The Media Act specifically banned “all media organizations” from getting funding, discriminating against them based on their identity. The Koala also claimed at least one other student organization is still getting funding for its print media, showing UCSD discrimination against The Koala specifically. (The appeals court has to take all its claims as true at this point.)
The panel of judges noted they were presented a similar scenario in the Arizona State case, where a student lobbying organization lost its only source of funding after advocating for a ballot measure the university opposed. The 9th Circuit approved the group’s First Amendment retaliation claim.
The Koala successfully stated the same claim by arguing its “Dangerous Spaces” article, which mocked safe spaces, was protected speech; the Media Act forced it to stop printing; and it thus lost the “more effective means of communicating with its audience” (print).
The timing of the defunding vote – two days after “Dangerous Spaces” was published – also suggested the article was the “motivating factor,” at least at this stage of litigation. UCSD didn’t help itself here: A top administrator allegedly urged the student government to find other ways to fund non-Koala media (“the good ones”).

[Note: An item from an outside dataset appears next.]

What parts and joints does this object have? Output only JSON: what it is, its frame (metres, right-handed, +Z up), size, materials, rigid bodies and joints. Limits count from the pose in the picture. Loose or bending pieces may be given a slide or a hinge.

The Foundation for Individual Rights in Education was only slightly less mocking than the 9th Circuit toward UCSD.
“Points for creativity” in the limited-public-forum switcheroo, “but UCSD should have listened to FIRE way back in 2015 when we told them that shutting down all student media outlets just to shut up The Koala was unconstitutional,” said Marieke Tuthill Beck-Coon, director of litigation.
“The Ninth Circuit’s landmark ruling is a powerful reminder to public university administrators nationwide: You can’t silence students just because you don’t like their sense of humor,” she continued.